Es ist von daher an der Zeit, dass Deutschland aufhört, in Russland einen Partner zu sehen. Russland ist ein Gegner, dem man sich mit Waffenlieferungen an die Ukraine und schmerzhaften wirtschaftlich Sanktionen stellen muss. Auch wenn sie Deutschland etwas kosten; auch wenn im Koalitionsvertrag der Export von Waffen in Krisengebiete untersagt ist – es geht um eine Abschreckung eines autokratischen Regimes, das in jüngster Vergangenheit nur allzu oft gezeigt hat, was es zu tun bereit ist, um sich als Weltmacht zu restaurieren. Sei es im Inland die Gleichschaltung von Presse und Justiz, sei es die weltweite Verfolgung von Kritikern oder die Unterstützung von Kriegsverbrechen wie Baschar al-Assad.
Auch sollte die von der Außenministerin vorgebrachte „historische Verantwortung“ gegenüber Russland nicht davor Halt machen, die Ukraine auch militärisch zu unterstützen. Denn historische Verantwortung hat die BRD auch gegenüber der Ukraine: So war es unter anderem das Bremer Polizeibataillon 303, das mordend durch die Ukraine zog und am Massaker an Juden in Babyn Jar beteiligt war. Auch wurden ukrainische Zwangsarbeiter gezwungen, die deutsche Militärmaschinerie am Laufen zu halten. Im Kreis Osterholz und in Bremen.

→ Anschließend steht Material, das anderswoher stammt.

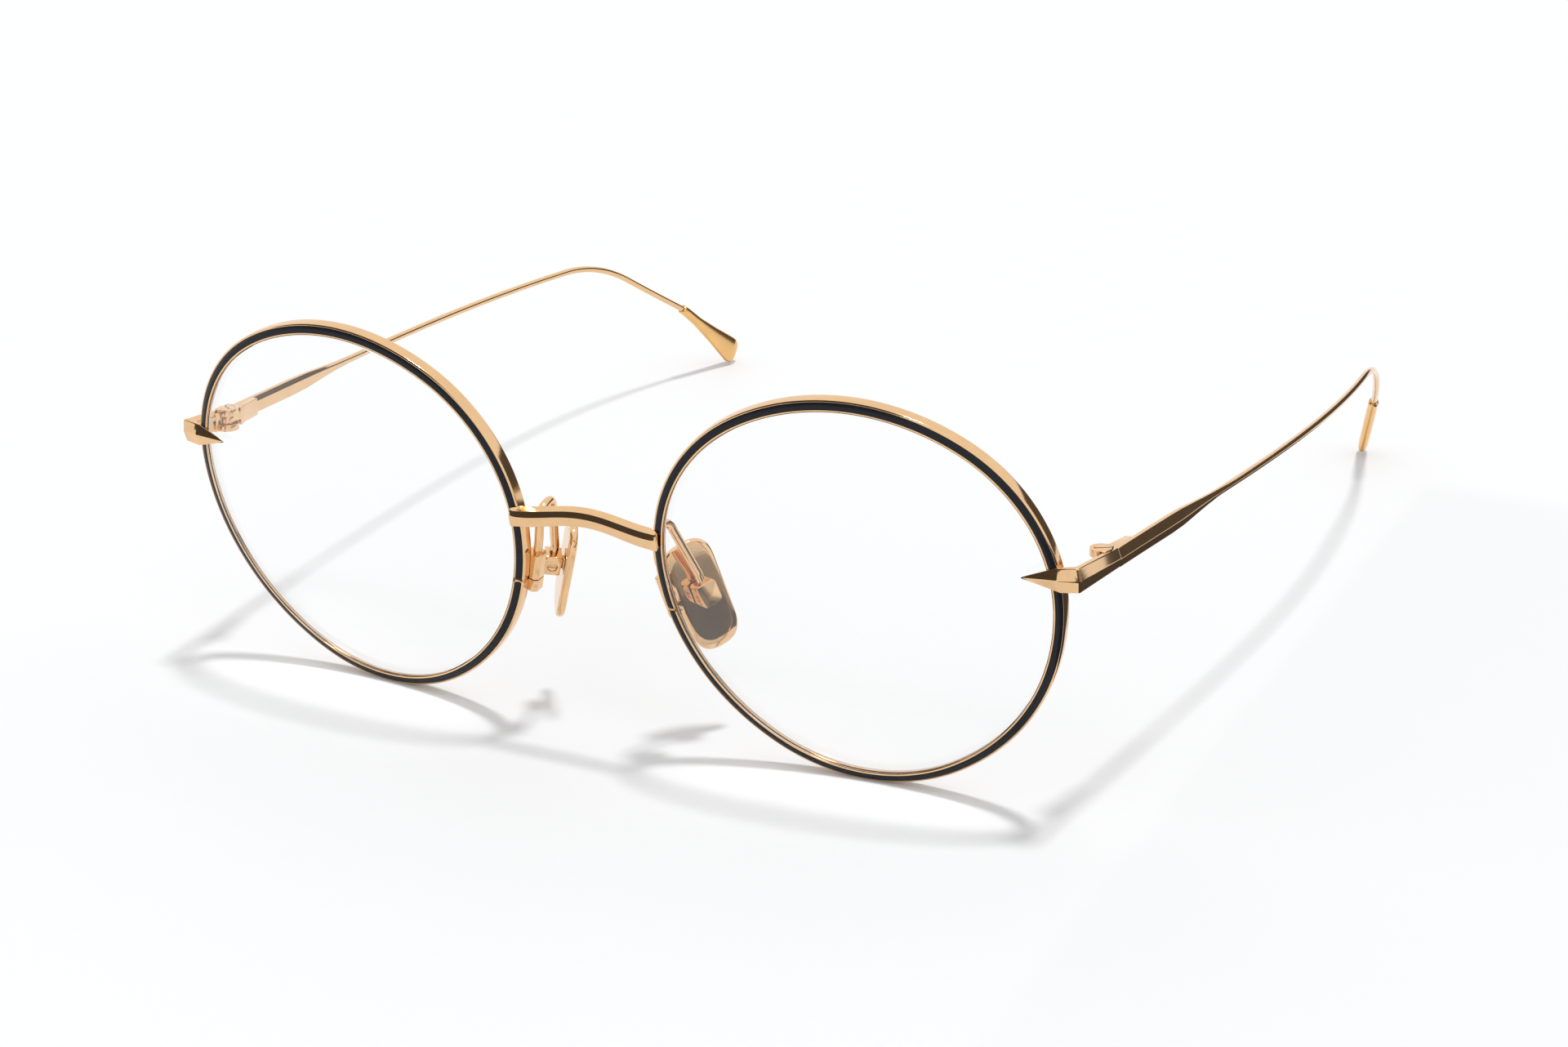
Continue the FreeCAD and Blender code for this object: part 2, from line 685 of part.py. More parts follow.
def hinge_parts(end_shape, temple_shape):
    """Outer knuckles on the end piece, middle knuckle on the temple, one screw."""
    frame = hinge_frame()
    radius = size("barrel_radius")
    bottom, play = size("barrel_bottom"), size("barrel_play")
    middle, top = bottom + play, bottom + 2 * play + size("barrel_middle")
    stack = top + size("barrel_top")
    reach = size("hinge_in") - size("arm_wide") * 0.5

    def barrel(low, tall, extra=0.0):
        shape = Part.makeCylinder(radius + extra, tall)
        shape.Placement = frame * shift(0, 0, low)
        return shape

    def block(low, high):
        shape = Part.makeBox(high[0] - low[0], high[1] - low[1], high[2] - low[2], V(*low))
        shape.Placement = frame
        return shape

    def hole(r, low, tall):
        shape = Part.makeCylinder(r, tall)
        shape.Placement = frame * shift(0, 0, low)
        return shape

    inner = size("barrel_inner")
    foot = block((-0.1, -radius - 0.9, 0.15), (reach, -inner * 0.6, stack - size("barrel_proud")))
    front = barrel(0, bottom).fuse(barrel(top, stack - top)).fuse(foot)
    front = front.cut(barrel(middle - play, size("barrel_middle") + 2 * play, inner + 0.1 - radius))
    front = front.cut(hole(size("hinge_screw"), -1, bottom + 1.2))
    front = front.cut(hole(size("hinge_screw+screw_play"), middle, stack))
    front = front.cut(hole(size("hinge_head") + 0.05, stack - size("hinge_head_deep"), 2))
    front = front.cut(block((reach - 0.15, -5, -1), (5, 5, 6))).cut(end_shape)
    keep(solid("FrontKnuckles", front), "hinge_front_left")

    gap = size("hinge_before+butt_gap")
    root = size("root_length")
    low, high = 0.12, stack - size("barrel_proud") - 0.1
    web = size("hinge_in-arm_wide") - 0.12
    wedge = Part.makePolygon([
        V(-0.7, 0, low), V(-0.75, gap + 0.2, low), V(-0.3, gap + 0.3 * root, low),
        V(reach * 0.3, gap + root, low), V(reach, gap + root, low), V(reach, gap, low),
        V(web, gap, low), V(web, 0, low), V(-0.7, 0, low),
    ])
    gusset = Part.Face(wedge).extrude(V(0, 0, high - low))
    gusset.Placement = frame
    leaf = gusset.cut(barrel(-1, middle + 1, size("barrel_relief")))
    leaf = leaf.cut(barrel(top - play, 3, size("barrel_relief")))
    ahead = block((-5, -5, -1), (5, gap, middle)).fuse(block((-5, -5, top - play), (5, gap, 6)))
    leaf = leaf.cut(ahead).fuse(barrel(middle, size("barrel_middle"), inner - radius))
    leaf = leaf.cut(hole(size("hinge_screw+screw_play"), -1, 6)).cut(temple_shape)
    keep(solid("TempleKnuckle", leaf), "hinge_temple_left")

    shank = rod("HingeShank", "hinge_screw", "barrel_bottom+barrel_middle+barrel_top+2*barrel_play-0.1",
                frame * shift(0, 0, 0.02))
    cap = rod("HingeCap", "hinge_head", "hinge_head_deep", frame * shift(0, 0, stack - size("hinge_head_deep")))
    slots = [
        primitive(
            "Part::Box", "HingeSlot" + name,
            {"Length": "3*hinge_head", "Width": "slot_wide", "Height": "2*slot_deep"},
            frame * shift(0, 0, stack - size("slot_deep")) * turn_about(ZAX, angle)
            * shift(-1.5 * size("hinge_head"), -size("slot_wide/2"), 0),
        )
        for name, angle in (("A", 35),)
    ]
    keep(cut("HingeScrewShape", joined("HingeScrewBlank", [shank, cap]), slots), "hinge_screw_left")


# Nose pads ---------------------------------------------------------------------

def pad_frame():
    """On the pad's screw: X away from the nose, Y backwards along the pad, Z up."""
    spot = shift(size("pad_across/2"), size("pad_back"), -size("pad_drop"))
    return spot * turn_about(ZAX, -size("pad_splay")) * turn_about(YAX, -size("pad_lean")) * turn_about(XAX, size("pad_roll"))


def pad_parts():
    """Plate, its stem, the slotted box it rocks in and the cross screw."""
    frame = pad_frame()
    face = size("box_deep/2+pad_gap")

    def plate_outline(sketch):
        outline(sketch, [
            ("0-pad_wide/2", "0-pad_low-pad_tall/2"), ("pad_wide/2", "0-pad_low-pad_tall/2"),
            ("pad_narrow/2", "0-pad_low+pad_tall/2"), ("0-pad_narrow/2", "0-pad_low+pad_tall/2"),
        ])

    plate = padded("PadPlate", "YZ_Plane", plate_outline, "pad_thick", frame * shift(-face - size("pad_thick"), 0, 0))
    doc.recompute()
    round_edges(plate, "pad_corner", lambda e: straight_along(e, XAX))
    doc.recompute()
    round_edges(plate, "pad_edge", lambda e: abs(e.BoundBox.XLength) < 1e-3)
    keep(plate, "nose_pad_left")

    stem_long = "pad_gap+box_deep/2"
    disc_part = rod("StemEye", "stem_radius", "stem_thick", frame * shift(0, size("stem_thick/2"), 0) * turn_about(XAX, 90))
    tongue = primitive(
        "Part::Box", "StemTongue",
        {"Length": stem_long, "Width": "stem_thick", "Height": "2*stem_radius"},
        frame * shift(-face, -size("stem_thick/2"), -size("stem_radius")),
    )
    across = frame * shift(0, size("box_wide/2"), 0) * turn_about(XAX, 90)
    eye = rod("StemHole", "pad_screw+screw_play", "box_wide", across)
    keep(cut("StemShape", joined("StemBlank", [disc_part, tongue]), [eye]), "pad_stem_left")

    def box_outline(sketch):
        outline(sketch, [
            ("0-box_wide/2", "0-box_tall/2"), ("box_wide/2", "0-box_tall/2"),
            ("box_wide/2", "box_tall/2"), ("0-box_wide/2", "box_tall/2"),
        ])

    case = padded("PadBox", "YZ_Plane", box_outline, "box_deep", frame * shift(-size("box_deep/2"), 0, 0))
    doc.recompute()
    round_edges(case, "box_round", lambda e: straight_along(e, XAX))
    room = primitive(
        "Part::Box", "PadBoxRoom",
        {"Length": "box_deep-box_end+1", "Width": "stem_thick+2*stem_play", "Height": "box_tall-2*box_wall"},
        frame * shift(-size("box_deep/2") - 1, -size("stem_thick/2+stem_play"), -size("box_tall/2-box_wall")),
    )
    near = rod("PadScrewClear", "pad_screw+screw_play", "box_wide/2", across * shift(0, 0, size("box_wide/2")))
    far = rod("PadScrewThread", "pad_screw", "box_wide/2+0.1", across * shift(0, 0, -0.1))
    sink = rod("PadHeadRoom", "pad_head+0.04", "pad_head_deep+0.1", across * shift(0, 0, size("box_wide-pad_head_deep")))
    keep(cut("PadBoxShape", case, [room, near, far, sink]), "pad_box_left")
    shank = rod("PadShank", "pad_screw", "box_wide-0.3", across * shift(0, 0, 0.1))
    cap = rod("PadCap", "pad_head", "pad_head_deep-0.05", across * shift(0, 0, size("box_wide-pad_head_deep")))
    slot = primitive(
        "Part::Box", "PadSlot", {"Length": "3*pad_head", "Width": "slot_wide*0.8", "Height": "slot_deep"},
        across * shift(-1.5 * size("pad_head"), -size("slot_wide*0.4"), size("box_wide-0.05") - 0.16),
    )
    keep(cut("PadScrewShape", joined("PadScrewBlank", [shank, cap]), [slot]), "pad_screw_left")


def straight_along(edge, axis):
    first, last = edge.Vertexes[0].Point, edge.Vertexes[-1].Point
    way = last - first
    return way.Length > 1e-6 and abs(way.normalize() * axis) > 0.999


def round_edges(body, radius, chosen):
    """A fillet on the tip feature's edges that a rule picks."""
    tip = body.Tip
    names = []
    for i, edge in enumerate(tip.Shape.Edges, start=1):
        if chosen(edge):
            names.append("Edge%d" % i)
    fillet = body.newObject("PartDesign::Fillet", body.Name + "_" + radius)
    fillet.Base = (tip, names)
    fillet.setExpression("Radius", bound(radius))
    body.Tip = fillet
    return fillet


def wire_along(points, radius, bend):
    """Round wire on straight runs joined by tangent arcs."""
    edges, last = [], points[0]
    for i in range(1, len(points) - 1):
        a, b, c = points[i - 1], points[i], points[i + 1]
        into, out = (b - a).normalize(), (c - b).normalize()
        half = into.getAngle(out) / 2
        back = min(bend * math.tan(half), 0.48 * min((b - a).Length, (c - b).Length))
        r = back / math.tan(half)
        start, end = b - into * back, b + out * back
        centre = start + (out - into * (into * out)).normalize() * r
        mid = centre + (b - centre).normalize() * r
        if (start - last).Length > 1e-5:
            edges.append(Part.LineSegment(last, start).toShape())
        edges.append(Part.Arc(start, mid, end).toShape())
        last = end
    edges.append(Part.LineSegment(last, points[-1]).toShape())
    path = Part.Wire(edges)
    ring = Part.Wire([Part.Circle(points[0], (points[1] - points[0]).normalize(), radius).toShape()])
    return path.makePipeShell([ring], True, False)


def pad_arm(lock_shape, box_shape):
    """Wire from the rim lock's top, over its loop and down into the pad box."""
    frame = lock_frame()
    foot = V(size("lock_reach/2"), -size("lock_upper+split_width/2"), size("0-rim_back-lock_head-0.08"))
    start = frame.multVec(foot + V(0, 0.3, 0))
    rise = (frame.multVec(foot) - start).normalize()
    top = size("loop_rise")
    crest = V(start.x - size("loop_in"), start.y + size("loop_back"), top)
    over = crest + V(0.3, size("loop_long"), -0.1)
    box_top = pad_frame().multVec(V(0, 0, size("box_tall/2") - 0.3))
    above = pad_frame().multVec(V(0, 0, size("box_tall/2") + 1.2))
    points = [start, start + rise * 2.2, crest, over, above, box_top]
    shape = wire_along(points, size("arm_wire"), size("loop_round"))
    shape = shape.cut(lock_shape).cut(box_shape)
    keep(solid("PadArmWire", shape), "pad_arm_left")


def mirrored(node):
    """The same piece on the wearer's right."""
    source = [o for o in PARTS if o.Label == node][0]
    twin = doc.addObject("Part::Mirroring", source.Name + "Mirrored")
    twin.Source = source
    twin.Base = V(0, 0, 0)
    twin.Normal = XAX
    return keep(twin, node.replace("_left", "_right"))


def part_shape(node):
    return [o for o in PARTS if o.Label == node][0].Shape.copy()


def mirror_shape(shape):
    return shape.mirror(V(0, 0, 0), XAX)


def lowest(points, tilt):
    return min(points, key=lambda p: p.y * math.sin(tilt) + p.z * math.cos(tilt))


def standing():
    """Tilt and lift that stand the frame on its rims and temple tips."""
    rim = part_shape("rim_left").tessellate(0.01)[0]
    tip = part_shape("temple_tip_left").tessellate(0.01)[0]
    tilt = 0.1
    for _ in range(8):
        a, b = lowest(rim, tilt), lowest(tip, tilt)
        tilt = math.atan2(a.z - b.z, b.y - a.y)
    a = lowest(rim, tilt)
    lift = -(a.y * math.sin(tilt) + a.z * math.cos(tilt))
    stand = PL(V(0, 0, lift), ROT(XAX, math.degrees(tilt)))
    low, high = 1e9, -1e9
    for obj in PARTS:
        shape = obj.Shape.copy()
        shape.Placement = stand * shape.Placement
        box = shape.BoundBox
        low, high = min(low, box.YMin), max(high, box.YMax)
    return shift(0, -(low + high) / 2, 0) * stand


def check_document():
    for obj in doc.Objects:
        if "Invalid" in obj.State or "Error" in obj.State:
            raise RuntimeError("failed: %s %s" % (obj.Name, obj.State))
    for obj in PARTS:
        if obj.Shape.isNull() or not obj.Shape.isValid() or not obj.Shape.Solids:
            raise RuntimeError("bad shape: " + obj.Label)


def build():
    rim_parts()
    lens_part()
    lock_parts()
    pad_parts()
    doc.recompute()
    rim_shape = part_shape("rim_left")
    bridge_part([rim_shape, mirror_shape(rim_shape)])
    end_shape = end_piece(rim_shape, part_shape("lens_left"))
    temple = temple_parts()
    keep(solid("Temple", temple), "temple_left")
    hinge_parts(end_shape, temple)
    pad_arm(part_shape("rim_lock_upper_left"), part_shape("pad_box_left"))
    doc.recompute()
    for node in [o.Label for o in PARTS if o.Label.endswith("_left")]:
        mirrored(node)
    doc.recompute()
    stand = standing()
    for obj in SOURCES:
        obj.Placement = stand * obj.Placement
    doc.recompute()
    check_document()
    os.makedirs("parts", exist_ok=True)
    for obj in PARTS:
        obj.Shape.exportStep("parts/%s.step" % obj.Label)
    hinge = stand * hinge_frame()
    screw = stand * pad_frame()
    print("hinge", hinge.Base, hinge.Rotation.multVec(ZAX))
    print("pad screw", screw.Base, screw.Rotation.multVec(YAX))
    print("stand", stand)
    for obj in PARTS:
        print(obj.Label, len(obj.Shape.Solids), round(obj.Shape.Volume, 2))


build()
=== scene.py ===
import json
import math

import bmesh
import bpy
import mathutils
import numpy as np
from bpy.props import FloatProperty, FloatVectorProperty, PointerProperty
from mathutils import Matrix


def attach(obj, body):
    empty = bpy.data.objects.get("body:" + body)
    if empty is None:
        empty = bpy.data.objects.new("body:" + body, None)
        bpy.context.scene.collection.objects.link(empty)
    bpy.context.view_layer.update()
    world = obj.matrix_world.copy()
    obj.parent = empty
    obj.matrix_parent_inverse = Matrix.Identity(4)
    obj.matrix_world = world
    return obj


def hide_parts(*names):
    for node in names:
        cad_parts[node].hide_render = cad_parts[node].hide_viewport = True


bl_info = {
    "name": "Round Metal Eyeglasses",
    "version": (1, 0, 0),
    "blender": (4, 5, 0),
    "location": "3D View > Sidebar > Eyeglasses",
    "description": "Dresses the packed eyeglasses frame: rims, enamel, lenses, pads and temples",
    "category": "Object",
}

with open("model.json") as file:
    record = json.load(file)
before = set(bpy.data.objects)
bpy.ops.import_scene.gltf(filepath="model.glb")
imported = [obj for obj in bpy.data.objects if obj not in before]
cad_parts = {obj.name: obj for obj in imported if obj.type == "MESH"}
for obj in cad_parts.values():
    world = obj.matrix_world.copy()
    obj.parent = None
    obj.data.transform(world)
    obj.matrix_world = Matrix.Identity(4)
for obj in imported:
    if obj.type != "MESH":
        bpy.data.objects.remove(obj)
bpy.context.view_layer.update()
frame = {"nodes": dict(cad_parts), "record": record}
RECORD = frame["record"]
JOINTS = {joint["name"]: joint for joint in RECORD["behaviour"]["joints"]}
SIDES = ("left", "right")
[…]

Die „historisch“ geborgte Moral soll lediglich bemänteln, dass man aus wirtschaftlichen Gründen und aufgrund der außenpolitischen Schwäche Deutschlands, das durch russische Gaslieferungen erpressbar ist, eine wirksame Solidarität mit der Ukraine lieber hintanstellt; dass man zur Verteidigung des demokratischen Westens, der die besten Bedingungen einer befreiten Menschheit bietet, nur hohle Phrasen anzuführen bereit ist.